In a recent interview with Forbes, Canadian computer scientist Yoshua Bengio said that Montreal has emerged as an artificial intelligence powerhouse. In the interview with Peter High, President of Metis Strategy, a business and IT advisory firm, Bengio spoke about his work in the field of AI and how artificial intelligence is the future.
Yoshua Bengio chose Artificial Intelligence as a field of study during the 1980s, in the throes of what some referred to as the AI winter, seeing through a period when money and enthusiasm for artificial intelligence had dried up, High wrote in his introduction, referring to Bengio as one of the foremost thinkers in a field within artificial intelligence known as artificial neural networks and deep learning.
Bengio co-founded Element AI in 2016, which has a stated mission to “turn the world’s leading AI research into transformative business applications.” Element AI aims to foster partnership between the private sector and academia to help push the expansion of AI. His book Deep Learning has been referred to as “the definitive textbook on deep learning” by Elon Musk.
Canada’s ethos of cooperation among elite minds and Montreal’s great universities and companies both from across the border and home grown are the reason Montreal has emerged as a powerhouse in the field of Artificial Intelligence, Bengio feels.
Artificial intelligence is seeing a lot of progress being made with supervised learning and unsupervised learning, both different ways in which a computer can learn. Combining both unsupervised deep learning and reinforcement learning is one of the things that Bengio is currently working on.
In the former method, machines are taught by essentially imitating humans and in unsupervised learning, or what is also known as reinforcement learning, the learner is not merely passively observing the world, or how humans do things, but interacts with the environment and gets feedback.
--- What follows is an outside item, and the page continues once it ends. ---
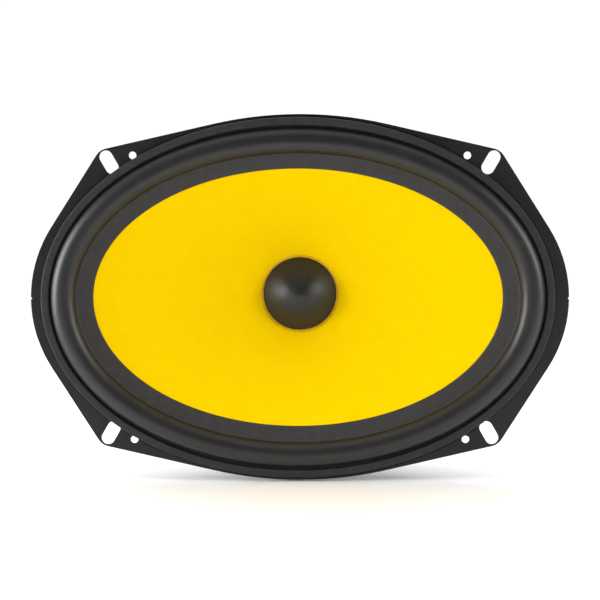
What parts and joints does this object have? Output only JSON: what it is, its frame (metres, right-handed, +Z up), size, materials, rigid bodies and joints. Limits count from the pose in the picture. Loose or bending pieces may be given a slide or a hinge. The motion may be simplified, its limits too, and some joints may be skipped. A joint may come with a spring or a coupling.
{
  "type": "oval car woofer",
  "caption": "Oval car loudspeaker driver: stamped steel basket, half-roll rubber surround, yellow paper cone, pointed black dust cap and a rear magnet motor.",
  "frame": {"origin": "centre of the mounting flange's rear face, on the cone's axis", "axes": "+X along the oval's long axis, +Z up along its short axis, the front faces -Y"},
  "size_m": [0.236, 0.0797, 0.161],
  "materials": {
    "black_steel": "satin black paint on pressed steel",
    "gasket_rubber": "satin moulded rubber",
    "surround_rubber": "satin butyl rubber",
    "yellow_cone": "fine-grained yellow coated cone",
    "cap_black": "satin black dome",
    "glue": "set black adhesive",
    "former_aluminium": "thin rolled aluminium",
    "copper_wire": "enamelled copper wire",
    "wrap_paper": "brown kraft paper",
    "spider_cloth": "resin-stiffened woven cotton",
    "zinc_steel": "bright zinc plate",
    "ferrite": "sintered ferrite, ground faces",
    "screen_mesh": "fine woven wire",
    "board_laminate": "brown paper laminate",
    "tab_brass": "tinned brass",
    "tinsel_lead": "braided tinsel"
  },
  "bodies": {
    "frame": {"basket": "black_steel", "gasket_ring": "gasket_rubber", "top_plate": "zinc_steel", "magnet": "ferrite", "yoke": "zinc_steel", "vent_screen": "screen_mesh", "motor_rivets": "zinc_steel", "terminal_board": "board_laminate", "positive_terminal": "tab_brass", "negative_terminal": "tab_brass", "terminal_rivets": "tab_brass", "positive_lead": "tinsel_lead", "negative_lead": "tinsel_lead"},
    "diaphragm": {"cone": "yellow_cone", "surround": "surround_rubber", "dust_cap": "cap_black", "dust_cap_glue": "glue", "coil_former": "former_aluminium", "voice_coil": "copper_wire", "former_wrap": "wrap_paper", "neck_glue": "glue", "spider": "spider_cloth", "lead_pads": "glue"}
  },
  "joints": [
    {"name": "cone_travel", "type": "slide", "parent": "frame", "child": "diaphragm", "axis": [0, -1, 0], "range_m": [-0.005, 0.005], "stiffness_N_per_m": 1800, "deforming": ["surround", "spider", "positive_lead", "negative_lead"]}
  ]
}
To reach the more fully realized version of unsupervised learning, it is important to understand the algorithms and the phenomena that is studied, Bengio said. “Humans have a deeper understanding that allows us to survive better than animals and to trick animals into doing things, the same way we are now able to trick neural nets into producing the wrong answers,”
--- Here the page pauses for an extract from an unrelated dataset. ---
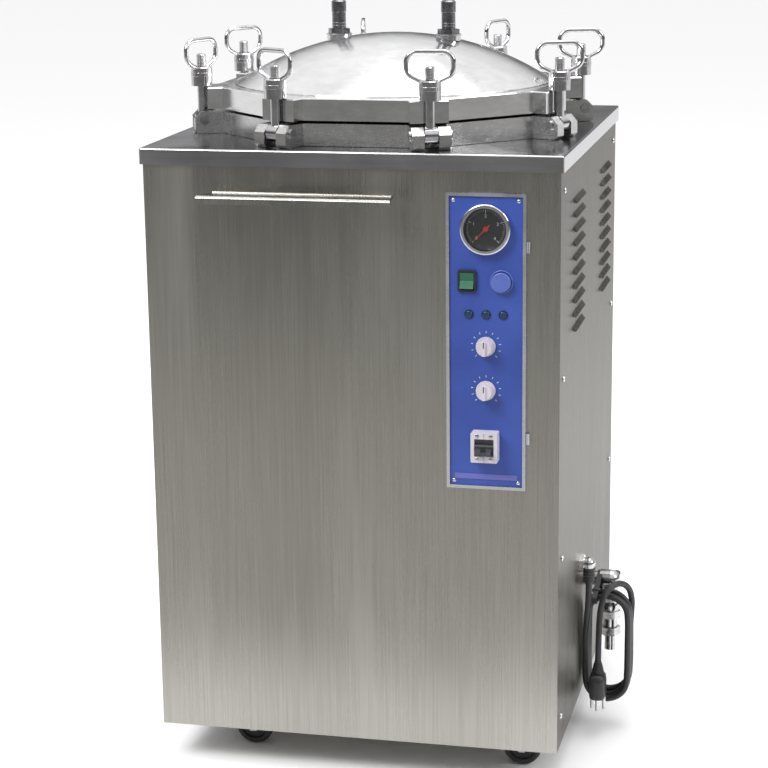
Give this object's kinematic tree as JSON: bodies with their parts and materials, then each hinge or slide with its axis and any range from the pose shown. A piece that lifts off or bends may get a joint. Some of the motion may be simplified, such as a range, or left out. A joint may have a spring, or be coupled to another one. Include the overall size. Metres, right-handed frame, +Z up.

Bengio also spoke about a concept called ‘Disentangled’ which separates the different concepts and different explanations or factors that explain the data, that explain what the agent sees around it, and that explain how the agent patrols the world. Disentangled captures some of the causality that explains what we are seeing and what the computer is seeing.
When asked about his company Element AI, Bengio said it aimed at creating a new ecosystem that includes both research and innovation elements. And to further that goal, it is developing a network of internal and external researchers who conduct AI, machine learning, and deep learning research. This network of researchers within universities and Element AI is free to explore any new idea. They also collaborate with the applied researchers at Element AI so that they can be at the forefront of what is going on in the field for their applications.
The type of response that has come from all sectors has been great, he added. “There is more demand than our current team can handle. A lot of what we are doing right now is recruiting new people. Currently, Element AI is not focused on one particular sector, but is exploring all of the possibilities and starting projects in many areas.”
In spite of being an entrepreneur, Bengio defines himself as an academic. “I am full time at the university. I advise Element AI and other companies. The work that I do with Element AI and companies like Microsoft, for example, is primarily about the long-term aspect. That is my strength and what I can offer. I am not into the nitty-gritty of the commercial things in a company.” He said.
The community aspect is essential in this field, Bengio said. Researchers with our expertise are in such high demand that we have to treat them like gold. We give them the freedom to find their place in the community so that they can be as motivated as possible to contribute and create something with their talent. Also, the Quebec culture is less individualistic and competitive than the culture of much of North America. We are more likely to collaborate and work together to build something, he said.
This is what has led Montreal to be a great destination to be the home of Artificial Intelligence, he feels. “It started with the University of Montreal trusting our vision and allowing us to recruit more professors, in a field that was not yet popular. Then there was a snowball effect. Better researchers brought in better students and better postdocs. This meant we were able to publish better papers, so we attracted more international visibility, which meant we could recruit even better people.”
As large companies like Microsoft, Google, Facebook, and others came to Montreal, it became even more visible to the scientific and investor communities. All of this stimulated entrepreneurship. Investors used to ask entrepreneurs to go to the Valley, but now they are happy with them staying in Canada.
Montreal is not the only place gaining from this, Toronto too is moving on a similarly fast track. There is collaboration between the Vector Institute in Toronto, the MILA in Montreal, and the Alberta Machine Intelligence Institute in Edmonton. The goal is to put Canada on the map scientifically and as the country for AI. Canada may be a small player compared to the U.S. and China, but the critical mass is making a big difference. Silicon Valley is not a big place in terms of the number of people, but it is a center for innovation because of the critical mass effect, Bengio said.